With training camp starting up soon, there are a few exciting battles for positions taking place across the NBA. Whether it be for a starting position or rotation minutes, there are places where minutes are up for grabs. We got you covered here at Today’s Fastbreak, and we’ll start with the Clippers’ starting small-forward spot.
Los Angeles is blessed with two of the best players in the league in Chris Paul and Blake Griffin, and a third star in DeAndre Jordan. The bench, however, was an abject disaster last year, and the Clippers couldn’t make it out of the second round.
Doc Rivers did his best to address the bench, and his roster turnover also included losing last year’s starting small forward in Matt Barnes. But he acquired interesting wings to replace Barnes in Paul Pierce, Wesley Johnson and Lance Stephenson. So, the question remains, who will start alongside Paul, J.J Redick, Griffin and Jordan on opening night?
This was set up to be the most compelling starting competition this year, but Rivers has already conceded that Johnson has the inside track, despite being the worst player of the group.
Pierce is clearly the player who will get the first crack at fourth-quarter minutes, but Rivers will want to keep the veteran fresh this season. Keeping Pierce on the bench to start each half could shave about six minutes a game off his playing time, and that’s very significant for a 37-year-old.
Stephenson is a rebuilding project who likely works better off the bench, but there are questions there as well. Charlotte bet on Stephenson being able to play off the ball more than he did in Indiana, and that backfired horribly. He had one of the worst three-point shooting seasons ever, as he shot 17.1 percent on his 105 attempts.
Paul and Griffin will dominate the time of possession in the starting lineup, and that lineup could use real shooters around them. Redick is a good start, but with two non-shooters down low in Griffin and Jordan, the Clippers really need two wings who can shoot, and until Stephenson proves last year was an aberration, he isn’t that player.
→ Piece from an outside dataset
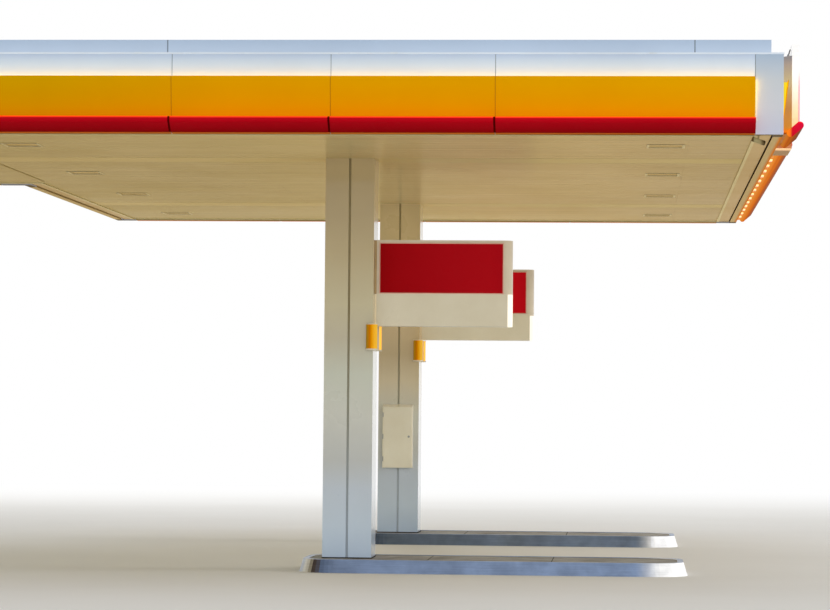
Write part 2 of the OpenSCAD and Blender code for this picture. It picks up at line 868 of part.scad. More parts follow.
module sign_red_panels() {
    z = sign_low_h + sign_box_h - sign_red_top - sign_red_h;
    color("firebrick") each_sign() for (side = [-1, 1]) scale([1, side, 1])
        translate([sign_red_x, sign_box_t / 2 + seat, z]) cube([sign_red_l, sign_red_t, sign_red_h]);
}

module sign_brackets() {
    levels = [bracket_end, sign_low_h + sign_box_h - bracket_end - bracket_h];
    color("gray") each_sign() for (z = levels)
        translate([seat - sign_gap, -bracket_w / 2, z]) cube([sign_gap - 2 * seat, bracket_w, bracket_h]);
}

// Column lamps

// Places children at each lamp: on the face of the column, Y pointing away from it
module each_lamp() {
    for (c = all_columns, side = [-1, 1])
        translate([c[0] + column_w / 2 - lamp_in, c[1] + side * (column_w / 2 + seat), lamp_z])
            scale([1, side, 1]) children();
}

// A half disc on the wall
module half_disc(r, h) {
    difference() {
        cylinder(r = r, h = h);
        translate([-2 * r, -4 * r, -fuse]) cube([4 * r, 4 * r, h + 2 * fuse]);
    }
}

module lamp_bases() {
    r = cover_r + rim_out;
    color("ivory") each_lamp() {
        translate([plate_in - cover_r, 0, 0]) cube([2 * (cover_r - plate_in), plate_t, lamp_body_h]);
        translate([0, plate_t - fuse, 0]) half_disc(r, rim_low_t);
        translate([0, plate_t - fuse, lamp_body_h - rim_high_t]) half_disc(r, rim_high_t);
    }
}

module lamp_covers() {
    color("orange") each_lamp() translate([0, plate_t + seat, rim_low_t + seat])
        half_disc(cover_r, lamp_body_h - rim_low_t - rim_high_t - 2 * seat);
}

// Side sign

backing_top = fascia_top + backing_rise;
side_sign_z = fascia_z + side_sign_foot;

module side_sign_backing() {
    color("antiquewhite") on_side(right_side) {
        translate([side_sign_from, 0, 0]) extrude_x(side_sign_w) polygon([
            [-seat, fascia_z], [-backing_d, fascia_z], [-backing_d, backing_top],
            [-seat, backing_top - backing_fall],
        ]);
        for (u = [side_sign_from + stay_in, side_sign_from + side_sign_w - stay_in])
            translate([u, stay_run - backing_d, backing_top - backing_fall])
                rotate([atan2(stay_run - stay_r - fuse, stay_rise), 0, 0])
                    cylinder(r = stay_r, h = norm([stay_run - stay_r - fuse, stay_rise]));
    }
}

module side_sign_box() {
    color("white") on_side(right_side)
        translate([side_sign_from, -backing_d - seat, side_sign_z]) rotate([90, 0, 0])
            rounded_box(side_sign_w, side_sign_h, side_sign_t, side_sign_r);
}

// Camera under the plain strip at the front right corner of the soffit

module soffit_camera() {
    drop = camera_stem + camera_r;
    back = fascia_d + shadow_gap + edge_strip_w / 2;
    color("dimgray") translate([x_right - camera_in, y_front + back, soffit_z]) {
        translate([0, 0, -drop]) cylinder(r = camera_foot_r / 3, h = drop - seat);
        translate([0, 0, -camera_stem / 5]) cylinder(r = camera_foot_r, h = camera_stem / 5 - seat);
        translate([0, 0, -drop]) rotate([0, 90 + camera_tilt, 0]) translate([0, 0, -camera_l / 2])
            cylinder(r = camera_r, h = camera_l);
    }
}

island_kerbs();
island_slabs();
column_frames();
cladding([front_row[0]]);  // near_column_cladding
cladding(concat(left_row, [far_column]));  // other_column_cladding
column_joint_strips();
wall_cabinet();
main_beams();
cross_beams();
edge_beams();
ceiling_rails();
roof_deck();
roof_upstand();
fascia_coping();
fascia_posts();
fascia([front_side]);  // front_fascia
fascia([right_side]);  // right_fascia
fascia([rear_side, strip_side]);  // rear_fascia
fascia([block_side, left_side]);  // left_fascia
corner_panels();
yellow_band([front_side]);  // front_yellow_band
yellow_band([right_side]);  // right_yellow_band
yellow_band([rear_side]);  // rear_yellow_band
yellow_band([left_side]);  // left_yellow_band
red_bar([front_side]);  // front_red_bar
red_bar([right_side]);  // right_red_bar
red_bar([rear_side]);  // rear_red_bar
red_bar([left_side]);  // left_red_bar
red_bar_brackets();
light_modules();
strip_soffit();
block_soffit();
soffit_edge_strips();
soffit_beads();
luminaire_housings();
luminaire_lenses();
sign_light_boxes();
sign_lower_panels();
sign_red_panels();
sign_brackets();
lamp_bases();
lamp_covers();
side_sign_backing();
side_sign_box();
soffit_camera();
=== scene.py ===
# %% [markdown]
# # A filling station canopy
# A canopy is a flat roof on a few columns, open on all sides. The solids come from the
# construction model. This lesson gives them their finishes, and adds the parts that are
# too fine for the construction model: the planks of the ceiling, trims, seals and screws.
# Everything is in metres, and the foot of the near column is the origin.

# %% Load the construction model
import math

import bmesh
import bpy
from mathutils import Matrix, Vector


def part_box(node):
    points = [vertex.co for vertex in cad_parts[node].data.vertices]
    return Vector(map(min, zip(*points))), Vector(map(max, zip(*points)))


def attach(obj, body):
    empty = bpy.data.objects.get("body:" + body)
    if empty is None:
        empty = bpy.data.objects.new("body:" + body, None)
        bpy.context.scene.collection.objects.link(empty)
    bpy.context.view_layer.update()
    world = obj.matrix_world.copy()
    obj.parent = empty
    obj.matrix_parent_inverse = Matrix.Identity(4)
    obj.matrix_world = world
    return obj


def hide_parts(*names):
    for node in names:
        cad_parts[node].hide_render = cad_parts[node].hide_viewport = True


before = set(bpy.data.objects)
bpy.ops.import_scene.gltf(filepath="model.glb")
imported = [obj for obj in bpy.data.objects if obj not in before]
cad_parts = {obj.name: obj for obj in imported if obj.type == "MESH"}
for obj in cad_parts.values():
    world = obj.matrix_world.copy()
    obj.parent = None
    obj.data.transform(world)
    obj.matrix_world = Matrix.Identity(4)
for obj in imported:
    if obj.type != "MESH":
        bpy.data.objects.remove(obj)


def rounded(numbers):
    """Rounds numbers to millimetres, for the prints."""
    return [round(number, 3) for number in numbers]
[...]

The issue with Stephenson coming off the bench as a ball-dominant second unit player is Jamal Crawford is already firmly entrenched in that role. Crawford typically handles the ball when Paul goes to the pine and needs to be a fairly high usage player to be effective as well. Stephenson and Crawford don’t seem like a match made in heaven.
Will Rivers be able to use both Stephenson and Crawford enough to their liking if neither of them starts? It’ll be difficult as long as Crawford is on the roster. Starting Stephenson would eliminate that issue but exacerbate the spacing problems the Clippers have with that unit.
Johnson is the favorite to start right now, most likely because he fits the role more seamlessly than Stephenson and won’t have the minutes restriction of Pierce. The problem is Johnson isn’t very good. He’s a decent three-point shooter (35.1 percent last season), but he doesn’t do anything else well offensively. He’s shot under 41 percent for his career, a very low number for a player who doesn’t shoot all that much.
While Johnson is a decent defender, he’s not the stopper Los Angeles would like to have playing alongside Redick. Redick is better defensively than he’s given credit for, but nobody would mistake him as someone who will take the opposing team’s best wing and shut him down. That’s what Barnes tried to do last year, and that duty will fall to Johnson if he does start.
Both Pierce and Stephenson have shown higher defensive upsides in the past than Johnson. Pierce’s best days are behind him, but he still makes life tough on opponents’ key possessions by being in the right spot and having some of the best defensive instincts in the league. He can’t do it all game or all season, but there are still moments where Pierce leaves you marveling at how great he can be.
Stephenson was abysmal on defense last year, but that seemed to be more effort and failure to even try and grasp Charlotte’s defensive system. He was out of place often, gambled way too much and never put forth enough effort to get consistent stops.
In Indiana, Stephenson was never the primary stopper, but he flashed some defensive upside. When he’s engaged, Stephenson does a good job of using his strength and quickness to prevent penetration. If Rivers can get Stephenson’s head on straight, the maligned guard could be a key piece defensively.
Yet, there are still going to be moments, particularly early on, where Stephenson struggles. That’s why Johnson seems like the safest choice, as Rivers knows what he’s getting on both ends of the floor. Johnson will do just fine as the starter in the regular season, but come playoff time, the Clippers will need to lean heavily on Pierce and Stephenson to get the job done.